Australia Funds Sea-Time Program to Address Seafarer Shortage

Australia is taking direct action to address a growing shortage of qualified seafarers, with government-backed funding awarded to maritime workforce solutions provider Siera Marine Management to deliver a structured sea-time placement program targeting 49 trainees.

Government-Backed Initiative Targets Qualified Seafarer Pipeline

Siera Marine Management, an Australian crew management and maritime workforce solutions provider, has secured funding under the Australian government’s Maritime Skills and Training Initiative (MSTI) to deliver the Australian Maritime Workforce Development – Sea Time Support Project. The program is specifically designed to address the persistent challenge of getting maritime trainees the qualifying sea-time they need to progress to certified seafarer status.

The initiative will provide qualifying sea-time placements for 49 trainees, representing a targeted effort to move candidates through the final and often most difficult stage of maritime qualification — accumulating the regulated sea service required under certification frameworks. For many aspiring seafarers, securing structured, qualifying sea-time aboard commercial vessels has historically been a significant barrier, with the shortage of available berths limiting the pace at which new officers and ratings can enter the workforce.

The MSTI funding reflects growing recognition at the governmental level that domestic maritime workforce pipelines require active intervention, not simply reliance on commercial operators to absorb trainees organically. By directing funding toward sea-time placements, the initiative targets the bottleneck that most directly delays entry-level seafarers from achieving the qualifications necessary to work aboard vessels in compliance with STCW certification requirements.

Why Sea-Time Placement Matters for Bulk Carrier Operators

For operators running bulk carrier fleets, the availability of qualified Australian seafarers has practical and commercial implications. Crew sourcing strategies, flag requirements, and Manning obligations all intersect with the domestic supply of certified officers and ratings. A constrained local talent pool can limit flexibility in crew planning, particularly for vessels operating under the Australian flag or trading in Australian coastal waters where cabotage arrangements and flag-state regulations influence crewing decisions.
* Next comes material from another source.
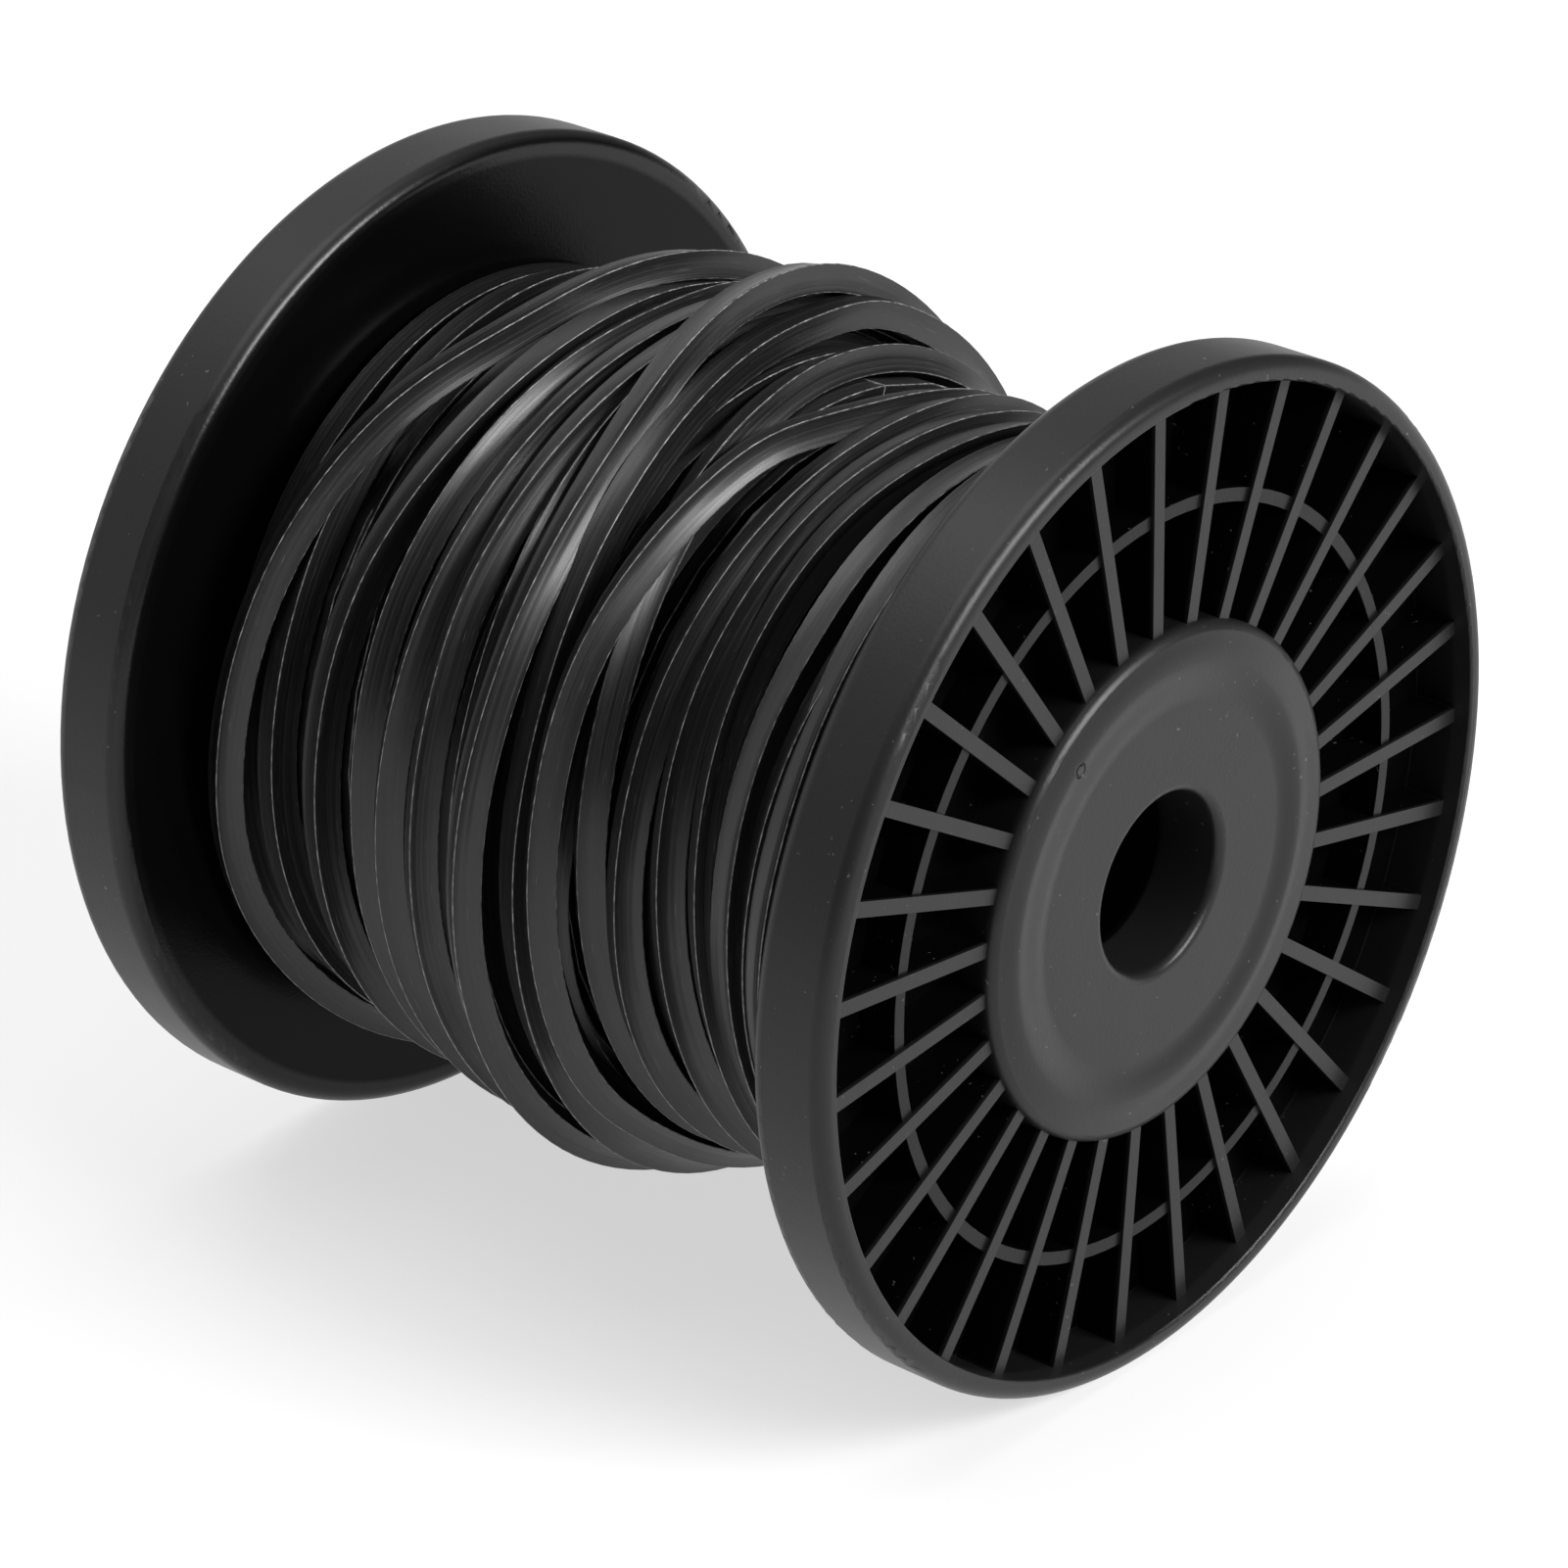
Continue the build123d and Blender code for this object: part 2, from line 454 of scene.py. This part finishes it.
def math_node(tree, operation, first, second=None, third=None):
    """A Math node whose inputs are sockets or plain numbers. Gives its output socket."""
    node = tree.nodes.new("ShaderNodeMath")
    node.operation = operation
    for socket, value in zip(node.inputs, (first, second, third)):
        if value is None:
            continue
        if isinstance(value, bpy.types.NodeSocket):
            tree.links.new(value, socket)
        else:
            socket.default_value = value
    return node.outputs[0]


def noise_node(tree, vector, scale, detail, roughness):
    """A Noise Texture on the vector, with its scale, detail and roughness. Gives its value socket."""
    node = tree.nodes.new("ShaderNodeTexNoise")
    node.inputs["Detail"].default_value = detail
    node.inputs["Roughness"].default_value = roughness
    if isinstance(scale, bpy.types.NodeSocket):
        tree.links.new(scale, node.inputs["Scale"])
    else:
        node.inputs["Scale"].default_value = scale
    tree.links.new(vector, node.inputs["Vector"])
    return node.outputs["Fac"]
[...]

The Siera Marine Management program addresses this at its root by ensuring trainees are not simply educated in the classroom but are placed aboard vessels where they can accumulate the sea service hours and voyages required to sit for their certificates of competency. This practical dimension is non-negotiable under international and domestic certification frameworks — no amount of shore-based training can substitute for verified sea-time when it comes to qualification.

Bulk carrier operators with Australian crew components, or those engaging with port state control requirements in Australian ports, should be aware that initiatives of this kind are designed to gradually strengthen the qualified crew pool available in the domestic market. Over time, a more robust pipeline of certified Australian seafarers reduces dependence on international recruitment for specific roles and supports long-term crewing stability for operators active in the region.

Broader Context: Maritime Workforce Development in Focus

The MSTI program sits within a broader policy environment in which maritime nations are reassessing the depth and sustainability of their domestic seafarer workforces. Globally, the maritime industry has faced well-documented concerns about officer shortages and the aging demographic profile of experienced crew, issues that are acutely felt in specialised vessel segments including the bulk carrier sector. Australia’s funded approach — channelling resources directly into sea-time placements rather than solely theoretical training — reflects a pragmatic response to where the qualification process most frequently stalls.

For Siera Marine Management, the award represents an opportunity to operationalise a structured cadet and trainee placement framework at scale, with 49 placements representing a meaningful cohort that, upon qualification, will add directly to the pool of certificated seafarers available to Australian and internationally operating vessel operators.

The project also signals an expectation that industry stakeholders, including vessel operators willing to host trainees, will play an active role in delivery. Sea-time programs of this nature require cooperation between training providers, crew managers, and the shipowners or operators providing the berths — making the commercial shipping community a key partner in the initiative’s success.

Operational Considerations for Fleet Managers

Bulk carrier fleet managers and crewing superintendents should monitor the progress of programs such as the Australian Maritime Workforce Development – Sea Time Support Project as indicators of shifting domestic crew supply conditions. Operators running vessels that call regularly at Australian ports, or those with strategic interests in growing their Australian-flagged or Australian-crewed tonnage, may find opportunities to engage with such initiatives as host vessels or industry partners. Proactive engagement with workforce development programs not only supports long-term crew pipeline planning but can also strengthen relationships with flag-state authorities and training institutions — a practical advantage in an increasingly compliance-focused crewing environment.